Finetuning wav2vec2-large-xlsr-53 only outputs blank labels

Hi,

When I try to finetune wav2vec2-large-xlsr-53 with FSC dataset for ASR using built-in class Wav2VecForCTC, the CTC loss is not converging, and the system only outputs blank labels even for training instances.

Here is the log of training (overfiting) with only 8 training instances in total:

Epoch 60/1000, Batch 1/1, Total Step = 60, Loss = 26.296, CER = 100.000, 
Gold: ['SWITCH OFF THE LIGHTS', 'TURN THE VOLUME UP']
Pred: ['', '']
Epoch 1000/1000, Batch 1/1, Total Step = 1000, Loss = 2.663, CER = 100.000
Gold: ['SWITCH OFF THE LIGHTS', 'TURN THE VOLUME UP']
Pred: ['', '']

We can see that even at Epcoh 60, the CTC loss is ~26 and the system only outputs blank labels for training instances. Continuing training to 1000 epoch will reduce the CTC loss, but still the system outputs blanks.

However, if I use an ASR finetuned model (the model is finetuned even on Chinese corpora), with exactly the same code, continuing finetuning on FSC can quickly overfit the training instances, And we can see now the CTC loss is small and we can reproduce input pretty well:

Epoch 37/1000, Batch 1/1, Total Step = 37, Loss = 0.681, CER = 21.818, 
['CHANGE LANGUAGE', 'TURN THE LIGHTS ON']
['CHANE LANGUAEEI', 'TURN THE LITSH ONT']
Epoch 100/1000, Batch 1/1, Total Step = 100, Loss = 0.028, CER = 2.727, 
['SWITCH OFF THE LIGHTS', 'SWITCH ON THE LIGHTS']
['SWITCH OFF THE LIGHTS', 'SWIITCH ON THE LIGHTSWW']

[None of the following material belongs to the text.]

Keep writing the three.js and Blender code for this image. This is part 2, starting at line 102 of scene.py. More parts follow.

Here is the code to create new model loading different pretrained models:

model = Wav2Vec2ForCTC.from_pretrained(
            args.audio_model,
            gradient_checkpointing=True,
            apply_spec_augment=False,
            vocab_size=processor.tokenizer.vocab_size,
            hidden_dropout=0.05,
            activation_dropout=0.05,
            feat_proj_dropout=0.05,
            layerdrop=0.05,
            final_dropout=0.05,
            mask_time_prob=0.05,
            ctc_loss_reduction='mean',
            ctc_zero_infinity=True,
        )

I am using Adam with 1e-4 as learning rate. Both models use the same vocabulary of size ~3k (with Chinese chars). This configuration is exactly the same for both pretrained models, but still yields different behaviors. Note that I also tried sum for ctc_loss_reduction in xlsr but also got the same blanks.

Could anybody help me on that? Thank you very much! :slight_smile:

I meet the same issue. Do you solve it???

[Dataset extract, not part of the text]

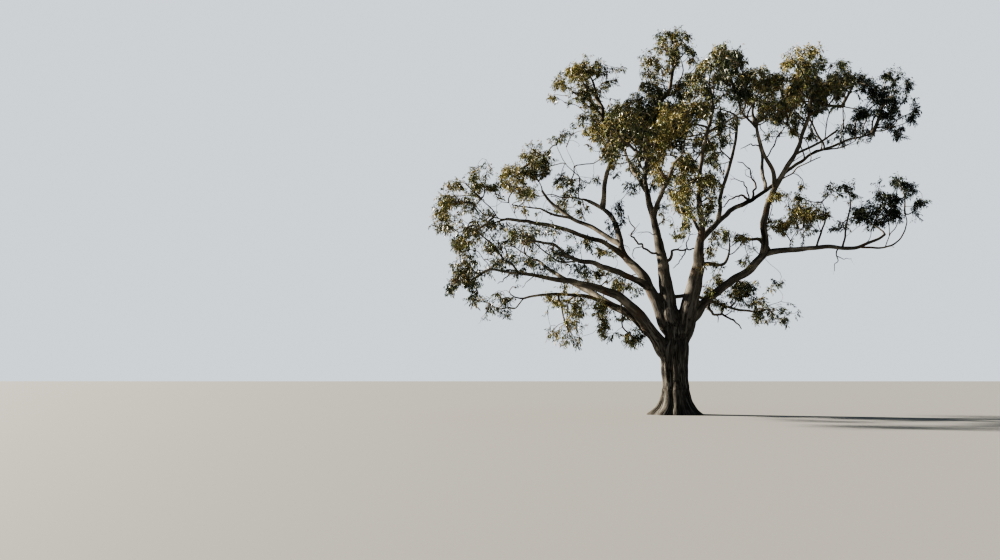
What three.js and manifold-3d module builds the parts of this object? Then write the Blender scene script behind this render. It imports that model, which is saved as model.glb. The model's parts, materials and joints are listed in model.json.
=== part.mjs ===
// A large old gum tree that grew in the open: trunk, boughs and the masses of leaves they carry.
// Millimetres, +Z up. The origin is the middle of the flat cut at ground level, and -Y is the front.
// Every solid is closed and stands clear of its neighbours by a hair, so none overlaps another.
import * as THREE from 'three';
import { mergeVertices } from 'three/addons/utils/BufferGeometryUtils.js';
import Module from 'manifold-3d';

const wasm = await Module();
wasm.setup();

// A tree is measured in metres, so places and diameters are given in metres and scaled here.
const METRE = 1000;
// Clearance between solids that touch, in millimetres, and how near two vertices are one.
const GAP = 0.55;
const SAME_PLACE = 1e-4;
// How near a share of a length must come to 0 or 1 to be the end itself.
const END = 1e-6;

// The trunk, from the ground to the top of its fork. It is round to `forkFrom`, swells until
// `forkFull` where the limbs begin, and closes in from `topFrom`. The flare at its foot dies away
// over `flareHeight`, in buttresses whose ridges stand out by `rootDepth` of it and are unevenly
// spaced by `rootStray`. Its levels lie closer together low down, as `lowCrowding` rises above 1.
const TRUNK = {
  height: 3.55,
  shaftRadius: 0.555,
  forkRadius: 0.63,
  forkFrom: 1.7,
  forkFull: 2.9,
  topRadius: 0.4,
  topFrom: 3,
  depthShare: 0.92,
  flareReach: 0.62,
  flareHeight: 0.42,
  roots: 6,
  rootDepth: 0.3,
  rootStray: 0.6,
  lean: [[0, 0, 0], [-0.03, 0, 1.2], [-0.06, 0, 2.2], [0.07, 0, 3.55]],
  sides: 20,
  levels: 10,
  lowCrowding: 1.5,
};

// Limbs are round tubes with fewer sides as they get thinner, and a ring about every metre.
const RING_SPACING = 1.4;
const FEWEST_RINGS = 4;
const SIDES_BY_DIAMETER = [[0.5, 9], [0.3, 7], [0, 6]];

// Masses are uneven balls of leaves. Each of their swellings stands out, or sinks in where its
// random height is under 0, and falls away faster the larger `narrowness` is. `underside` flattens
// what is below the middle.
const MASS = { swellings: 10, lowest: -0.42, highest: 0.7, narrowness: 5, underside: 0.75 };
// Masses at least this wide, in metres, have finer faces than the small ones.
const WIDE_MASS = 2.7;

const BARK = { color: 0x5b5147, roughness: 0.95, metalness: 0 };
const LIMB_BARK = { color: 0x857463, roughness: 0.9, metalness: 0 };
const LEAVES = {
  golden: { color: 0x8d7a3c, roughness: 0.8, metalness: 0 },
  olive: { color: 0x66682f, roughness: 0.8, metalness: 0 },
  dark: { color: 0x41471f, roughness: 0.8, metalness: 0 },
};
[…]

Hey @zzuczy and @zhu-y11 - could you maybe post a link to your repos which include:

  • model config
  • training script
  • tokenizer config

on the Hub (https://huggingface.co/) so that I can inspect the files?

Sorry for not reply in time and thanks for your help! For the reason that hard to explain, it’s difficult for me to upload all resource files to Huggingface Hub. This may take some time, I’ll do it as soon as possible.
Thanks again for your willingness to help!

The line is here debug link
The data I use is Aishell-1, which is a Chinese ASR coupus.

the pre-trained model is pretrained model

btw, it seems that ctc just predict blank is a frequent problem,here are some examples raised by others
ctc problem
ctc problem
ctc problem

Some answers said that ctc learn blank firstly and then turn to learn commot characters. I don’t know whether such interpretation is ture or not.

perhaps, in fact, I use a huge vocab including 8000+ Chinese characters and train data only have 170h,the model was hard to be trained?

UODATE:
I changed the pre-training modelfacebook/wav2vec2-base-100k-voxpopuli from to facebook/wav2vec2-base. It works. Everything is ok. Maybe there is something wrong in facebook/wav2vec2-base-100k-voxpopuli?